WHAT YOU ARE ASKED TO DO:
Exactly as given, repeat all of the entries.

Source records
START

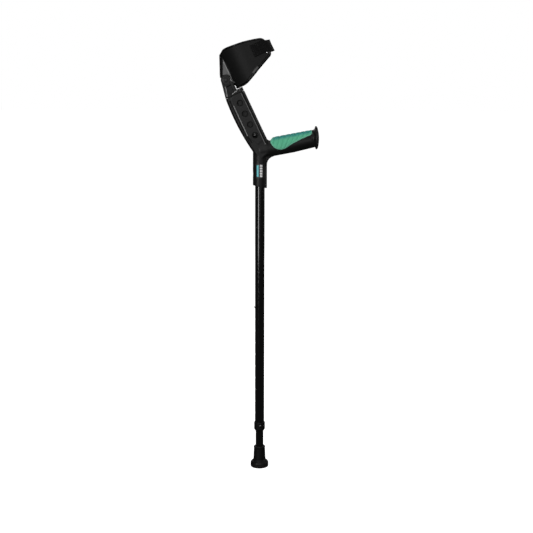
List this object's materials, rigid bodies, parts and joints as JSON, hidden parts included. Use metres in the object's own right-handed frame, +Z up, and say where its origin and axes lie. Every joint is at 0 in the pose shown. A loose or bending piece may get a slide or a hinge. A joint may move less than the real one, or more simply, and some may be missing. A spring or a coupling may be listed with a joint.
{
  "type": "forearm crutch",
  "caption": "Forearm crutch with a telescoping leg, a moulded hand grip with a soft insert, and a sliding, tilting arm cuff closed by a strap.",
  "frame": {"origin": "centre of the ferrule's tread, on the tube's axis, at the floor", "axes": "+Z up the tube, +X out along the hand grip, +Y away from the side with the cuff's setting button"},
  "size_m": [0.2063, 0.1012, 0.9178],
  "materials": {
    "moulded_black": "satin moulded nylon",
    "cuff_black": "satin moulded plastic",
    "tube_black": "gloss black anodised aluminium",
    "ferrule_rubber": "matte rubber",
    "soft_green": "soft moulded elastomer",
    "strap_web": "woven hook and loop webbing",
    "lining_foam": "knitted foam-backed lining",
    "spring_steel": "spring steel",
    "bright_steel": "polished steel",
    "dark_button": "glossy button",
    "white_nylon": "low-friction nylon",
    "badge": "printed plate"
  },
  "bodies": {
    "lower_leg": {"ferrule": "ferrule_rubber", "ferrule_washer": "spring_steel", "lower_tube": "tube_black", "lower_tube_guide": "white_nylon", "height_button_spring": "spring_steel"},
    "height_button": {"height_button": "bright_steel"},
    "upper_leg": {"upper_tube": "tube_black", "tube_collar": "moulded_black", "collar_bush": "white_nylon", "collar_stud": "bright_steel", "tube_plug": "moulded_black", "handle_body": "moulded_black", "grip_insert": "soft_green", "grip_end_cap": "moulded_black", "socket_screw": "bright_steel", "socket_badge": "badge"},
    "slider": {"cuff_slider": "moulded_black", "cuff_button_spring": "spring_steel", "pivot_pin": "dark_button", "pivot_washers": "white_nylon", "pivot_ring": "dark_button"},
    "setting_button": {"cuff_button": "dark_button"},
    "cuff": {"cuff_shell": "cuff_black", "cuff_lining": "lining_foam", "cuff_strap": "strap_web", "strap_hook_patch": "strap_web", "strap_rivets": "bright_steel"}
  },
  "joints": [
    {"name": "leg_slide", "type": "slide", "parent": "lower_leg", "child": "upper_leg", "axis": [0, 0, 1], "range_m": [0, 0.234], "deforming": ["height_button", "height_button_spring"]},
    {"name": "height_button_press", "type": "slide", "parent": "lower_leg", "child": "height_button", "axis": [1, 0, 0], "range_m": [0, 0.0034], "stiffness_N_per_m": 1200, "springref_m": -0.002, "deforming": ["height_button_spring"]},
    {"name": "cuff_slide", "type": "slide", "parent": "upper_leg", "child": "slider", "axis": [-0.4305, 0, 0.9026], "range_m": [0, 0.0726], "deforming": ["cuff_button", "cuff_button_spring"]},
    {"name": "setting_button_press", "type": "slide", "parent": "slider", "child": "setting_button", "axis": [0, 1, 0], "range_m": [0, 0.005], "stiffness_N_per_m": 1200, "springref_m": -0.002, "deforming": ["cuff_button_spring"]},
    {"name": "cuff_tilt", "type": "hinge", "parent": "slider", "child": "cuff", "pos_m": [-0.07038, 0, 0.83449], "axis": [0, 1, 0], "range_deg": [-25, 1.5]}
  ]
}
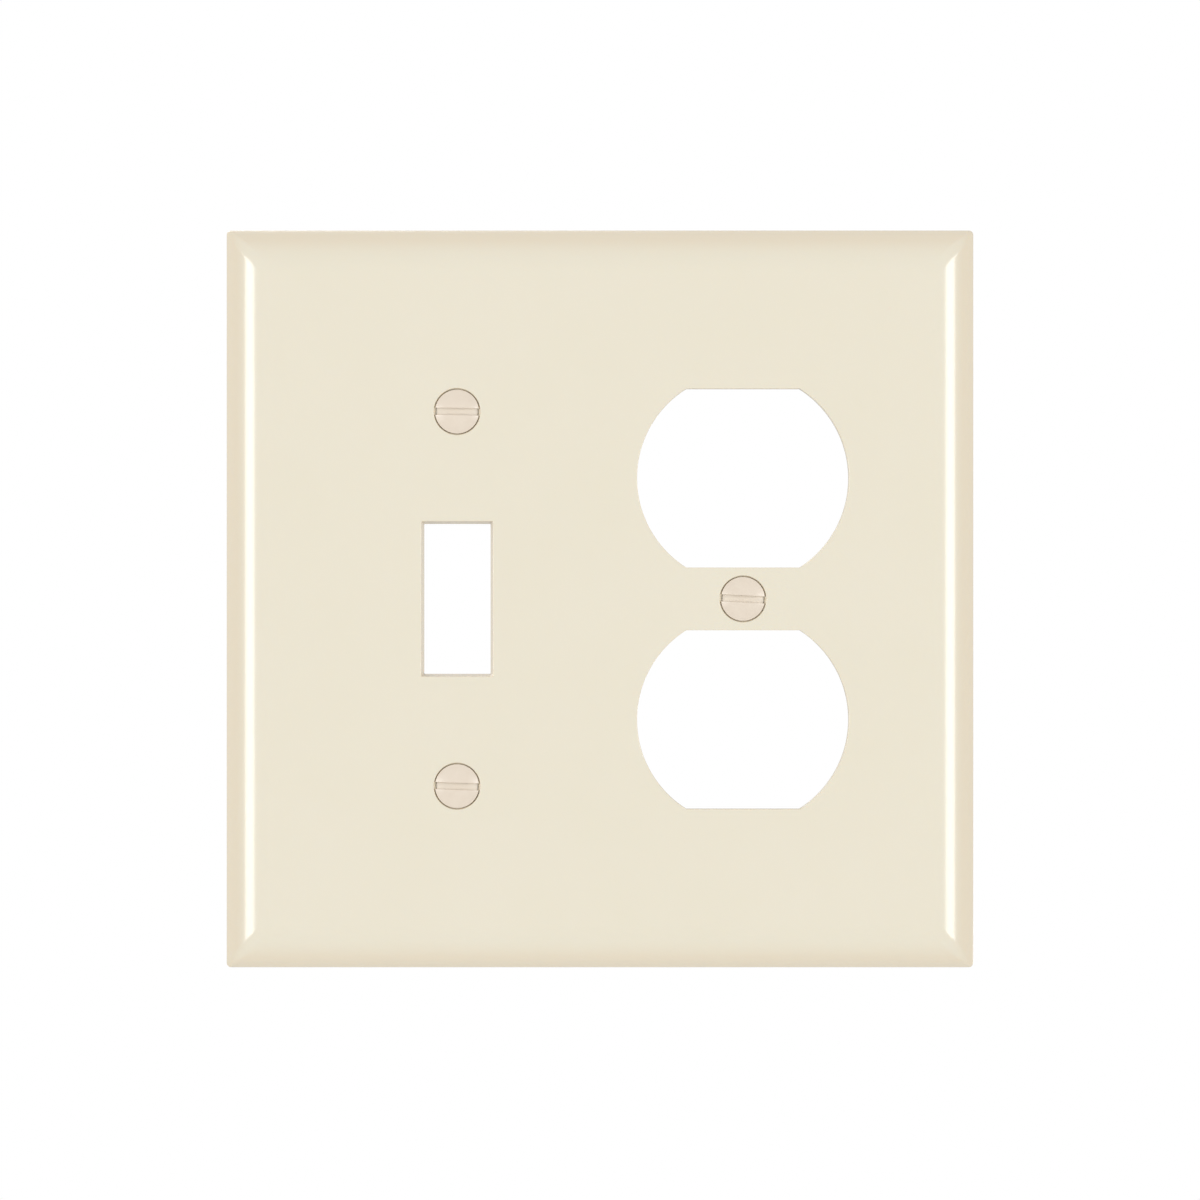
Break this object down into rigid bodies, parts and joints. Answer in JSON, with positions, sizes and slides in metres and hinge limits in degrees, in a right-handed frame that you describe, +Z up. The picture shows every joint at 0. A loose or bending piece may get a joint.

END

RESULT OF THE EXERCISE:
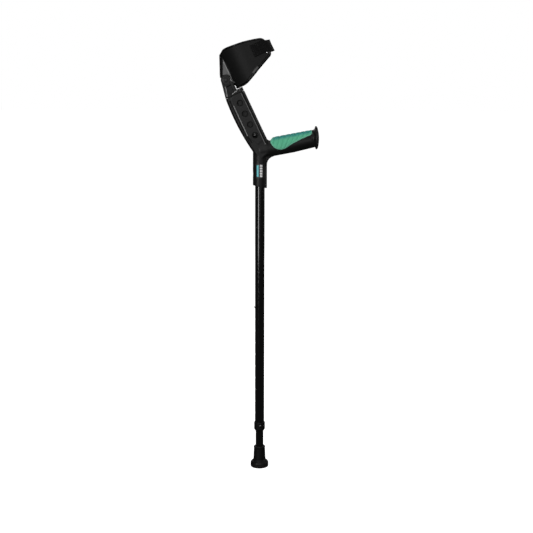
List this object's materials, rigid bodies, parts and joints as JSON, hidden parts included. Use metres in the object's own right-handed frame, +Z up, and say where its origin and axes lie. Every joint is at 0 in the pose shown. A loose or bending piece may get a slide or a hinge. A joint may move less than the real one, or more simply, and some may be missing. A spring or a coupling may be listed with a joint.
{
  "type": "forearm crutch",
  "caption": "Forearm crutch with a telescoping leg, a moulded hand grip with a soft insert, and a sliding, tilting arm cuff closed by a strap.",
  "frame": {"origin": "centre of the ferrule's tread, on the tube's axis, at the floor", "axes": "+Z up the tube, +X out along the hand grip, +Y away from the side with the cuff's setting button"},
  "size_m": [0.2063, 0.1012, 0.9178],
  "materials": {
    "moulded_black": "satin moulded nylon",
    "cuff_black": "satin moulded plastic",
    "tube_black": "gloss black anodised aluminium",
    "ferrule_rubber": "matte rubber",
    "soft_green": "soft moulded elastomer",
    "strap_web": "woven hook and loop webbing",
    "lining_foam": "knitted foam-backed lining",
    "spring_steel": "spring steel",
    "bright_steel": "polished steel",
    "dark_button": "glossy button",
    "white_nylon": "low-friction nylon",
    "badge": "printed plate"
  },
  "bodies": {
    "lower_leg": {"ferrule": "ferrule_rubber", "ferrule_washer": "spring_steel", "lower_tube": "tube_black", "lower_tube_guide": "white_nylon", "height_button_spring": "spring_steel"},
    "height_button": {"height_button": "bright_steel"},
    "upper_leg": {"upper_tube": "tube_black", "tube_collar": "moulded_black", "collar_bush": "white_nylon", "collar_stud": "bright_steel", "tube_plug": "moulded_black", "handle_body": "moulded_black", "grip_insert": "soft_green", "grip_end_cap": "moulded_black", "socket_screw": "bright_steel", "socket_badge": "badge"},
    "slider": {"cuff_slider": "moulded_black", "cuff_button_spring": "spring_steel", "pivot_pin": "dark_button", "pivot_washers": "white_nylon", "pivot_ring": "dark_button"},
    "setting_button": {"cuff_button": "dark_button"},
    "cuff": {"cuff_shell": "cuff_black", "cuff_lining": "lining_foam", "cuff_strap": "strap_web", "strap_hook_patch": "strap_web", "strap_rivets": "bright_steel"}
  },
  "joints": [
    {"name": "leg_slide", "type": "slide", "parent": "lower_leg", "child": "upper_leg", "axis": [0, 0, 1], "range_m": [0, 0.234], "deforming": ["height_button", "height_button_spring"]},
    {"name": "height_button_press", "type": "slide", "parent": "lower_leg", "child": "height_button", "axis": [1, 0, 0], "range_m": [0, 0.0034], "stiffness_N_per_m": 1200, "springref_m": -0.002, "deforming": ["height_button_spring"]},
    {"name": "cuff_slide", "type": "slide", "parent": "upper_leg", "child": "slider", "axis": [-0.4305, 0, 0.9026], "range_m": [0, 0.0726], "deforming": ["cuff_button", "cuff_button_spring"]},
    {"name": "setting_button_press", "type": "slide", "parent": "slider", "child": "setting_button", "axis": [0, 1, 0], "range_m": [0, 0.005], "stiffness_N_per_m": 1200, "springref_m": -0.002, "deforming": ["cuff_button_spring"]},
    {"name": "cuff_tilt", "type": "hinge", "parent": "slider", "child": "cuff", "pos_m": [-0.07038, 0, 0.83449], "axis": [0, 1, 0], "range_deg": [-25, 1.5]}
  ]
}
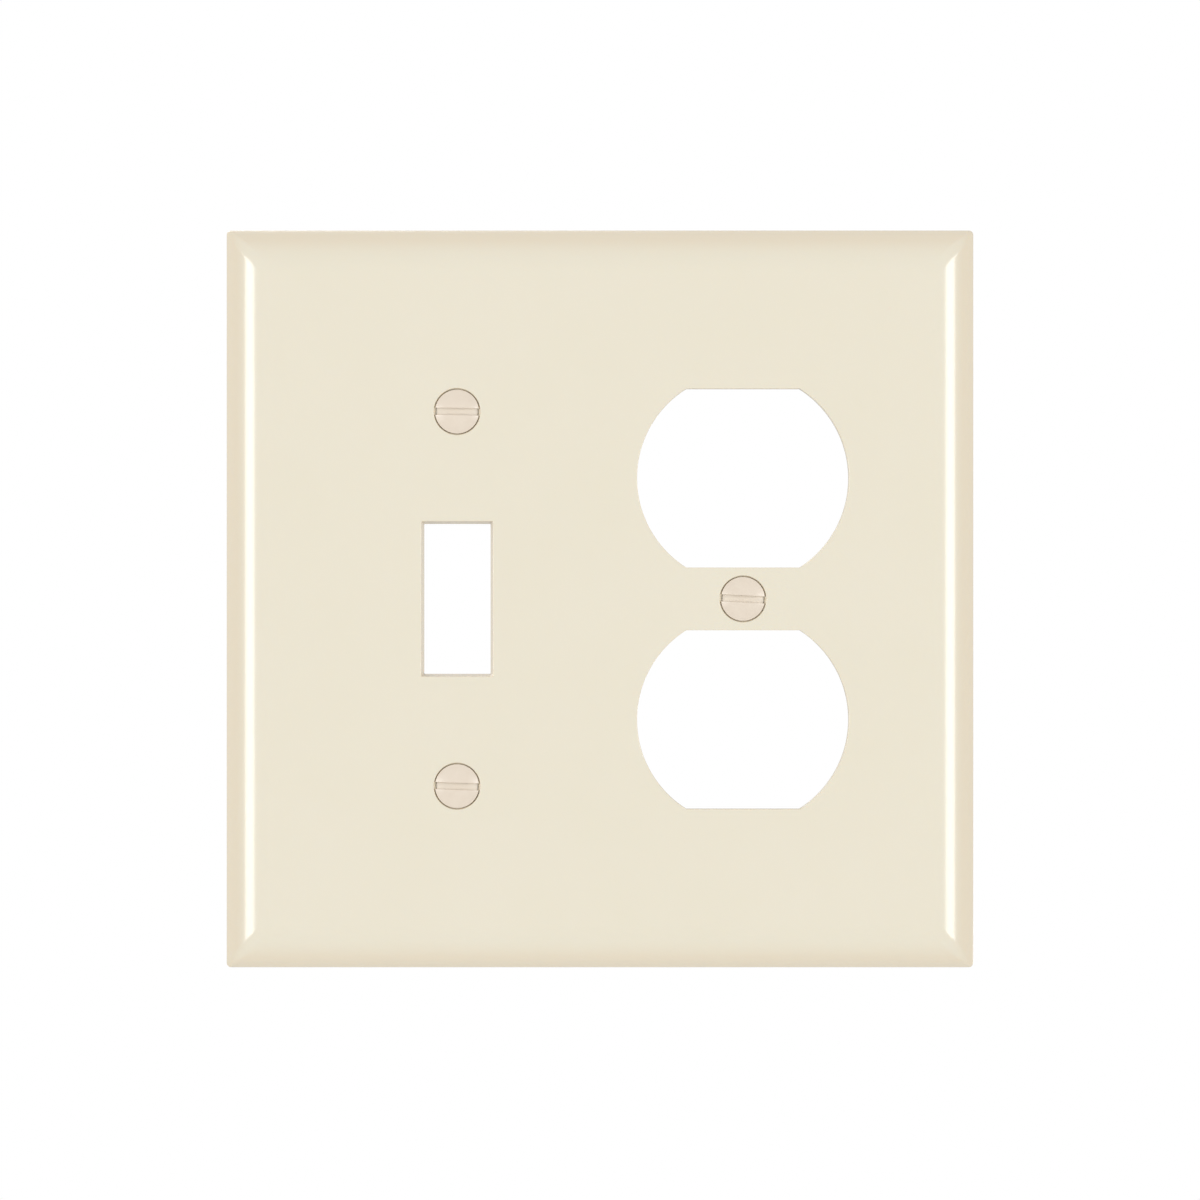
Break this object down into rigid bodies, parts and joints. Answer in JSON, with positions, sizes and slides in metres and hinge limits in degrees, in a right-handed frame that you describe, +Z up. The picture shows every joint at 0. A loose or bending piece may get a joint.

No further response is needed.